O lado dos frigoríficos
Para o presidente da Associação Brasileira de Frigoríficos (Abrafrigo), Péricles Salazar, a crise econômica mundial foi um “fator preponderante” para que frigoríficos deixassem de pagar pecuaristas. “Houve uma baixa de liquidez que inviabilizou o adiantamento de contratos de câmbio.”
Para ele, muitos frigoríficos que entraram com pedido de recuperação judicial são empresas sérias com reais dificuldades. Outras têm problema de má-gestão. “Não se deve singularizar a situação. Mas alguns pedidos de recuperação prejudicaram produtores”, afirma.
Contudo, Péricles explica que os pedidos de recuperação judicial não são restritos ao setor dos frigoríficos e que a categoria não pode pagar por eventuais atos isolados de má-fé.
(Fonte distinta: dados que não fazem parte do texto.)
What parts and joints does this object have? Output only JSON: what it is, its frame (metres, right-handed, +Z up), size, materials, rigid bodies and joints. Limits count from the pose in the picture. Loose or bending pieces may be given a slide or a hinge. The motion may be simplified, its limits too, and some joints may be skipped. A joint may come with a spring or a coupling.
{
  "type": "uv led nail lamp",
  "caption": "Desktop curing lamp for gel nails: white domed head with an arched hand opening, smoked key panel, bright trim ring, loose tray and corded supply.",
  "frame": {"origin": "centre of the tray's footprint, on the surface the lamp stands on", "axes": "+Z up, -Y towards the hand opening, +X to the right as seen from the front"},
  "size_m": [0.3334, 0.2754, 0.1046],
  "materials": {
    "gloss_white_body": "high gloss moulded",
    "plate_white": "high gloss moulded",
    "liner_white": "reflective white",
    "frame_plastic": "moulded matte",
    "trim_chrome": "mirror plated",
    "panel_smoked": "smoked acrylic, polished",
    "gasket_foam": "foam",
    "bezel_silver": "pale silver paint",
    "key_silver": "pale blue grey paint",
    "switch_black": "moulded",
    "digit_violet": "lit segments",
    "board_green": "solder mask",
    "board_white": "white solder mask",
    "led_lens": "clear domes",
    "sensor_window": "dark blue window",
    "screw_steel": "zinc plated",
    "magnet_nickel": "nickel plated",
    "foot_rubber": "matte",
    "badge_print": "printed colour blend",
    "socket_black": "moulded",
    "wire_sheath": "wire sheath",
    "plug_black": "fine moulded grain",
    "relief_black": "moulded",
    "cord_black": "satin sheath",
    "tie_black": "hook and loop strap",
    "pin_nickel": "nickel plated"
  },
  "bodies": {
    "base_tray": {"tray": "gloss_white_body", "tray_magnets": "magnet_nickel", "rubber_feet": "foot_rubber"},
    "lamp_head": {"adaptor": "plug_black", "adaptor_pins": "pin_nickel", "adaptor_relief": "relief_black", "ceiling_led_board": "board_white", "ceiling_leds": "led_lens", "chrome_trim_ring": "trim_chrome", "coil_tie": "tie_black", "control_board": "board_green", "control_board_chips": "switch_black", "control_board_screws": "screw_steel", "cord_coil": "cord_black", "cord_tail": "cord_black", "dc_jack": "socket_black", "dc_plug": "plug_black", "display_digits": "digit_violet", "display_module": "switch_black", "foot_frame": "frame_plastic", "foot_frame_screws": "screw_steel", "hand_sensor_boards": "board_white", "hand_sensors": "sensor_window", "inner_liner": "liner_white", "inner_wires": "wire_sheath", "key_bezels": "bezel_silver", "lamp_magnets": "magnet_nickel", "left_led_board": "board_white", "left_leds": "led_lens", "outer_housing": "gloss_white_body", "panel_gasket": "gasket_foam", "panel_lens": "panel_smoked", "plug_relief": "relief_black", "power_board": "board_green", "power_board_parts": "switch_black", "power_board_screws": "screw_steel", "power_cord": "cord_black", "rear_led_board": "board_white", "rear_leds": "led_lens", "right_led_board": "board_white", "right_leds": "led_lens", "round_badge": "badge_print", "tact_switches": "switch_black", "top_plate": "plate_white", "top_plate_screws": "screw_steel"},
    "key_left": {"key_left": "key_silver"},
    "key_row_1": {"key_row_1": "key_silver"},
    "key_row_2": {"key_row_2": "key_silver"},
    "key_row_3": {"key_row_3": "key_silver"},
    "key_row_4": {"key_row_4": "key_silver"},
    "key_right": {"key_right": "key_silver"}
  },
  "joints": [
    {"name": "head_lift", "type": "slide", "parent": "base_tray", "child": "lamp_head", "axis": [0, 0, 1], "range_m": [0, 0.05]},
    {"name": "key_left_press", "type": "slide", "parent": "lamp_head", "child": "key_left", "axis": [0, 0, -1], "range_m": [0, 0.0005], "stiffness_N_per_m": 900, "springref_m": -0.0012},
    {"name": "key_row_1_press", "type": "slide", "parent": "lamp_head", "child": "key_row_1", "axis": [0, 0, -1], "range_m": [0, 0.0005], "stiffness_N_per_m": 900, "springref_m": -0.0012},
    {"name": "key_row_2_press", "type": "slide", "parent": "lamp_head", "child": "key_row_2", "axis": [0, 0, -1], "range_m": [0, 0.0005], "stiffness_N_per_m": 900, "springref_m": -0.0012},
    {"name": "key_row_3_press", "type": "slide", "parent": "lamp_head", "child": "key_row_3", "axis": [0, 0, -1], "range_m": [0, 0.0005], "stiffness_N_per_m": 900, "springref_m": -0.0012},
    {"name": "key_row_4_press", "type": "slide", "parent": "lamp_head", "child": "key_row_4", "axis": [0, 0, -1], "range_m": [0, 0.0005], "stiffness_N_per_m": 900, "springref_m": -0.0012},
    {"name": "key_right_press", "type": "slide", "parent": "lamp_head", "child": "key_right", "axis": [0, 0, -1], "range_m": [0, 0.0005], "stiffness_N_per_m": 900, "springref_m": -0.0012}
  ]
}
O Congresso em Foco procurou o líder do governo na Câmara, Henrique Fontana PT-RS), para questionar sobre a orientação do Palácio do Planalto, e da equipe econômica, em relação às propostas dos ruralistas. Por meio da assessoria, Fontana afirmou que ainda desconhecia o projeto de Ronaldo Caiado e que só faria comentários quando tivesse todas as informações.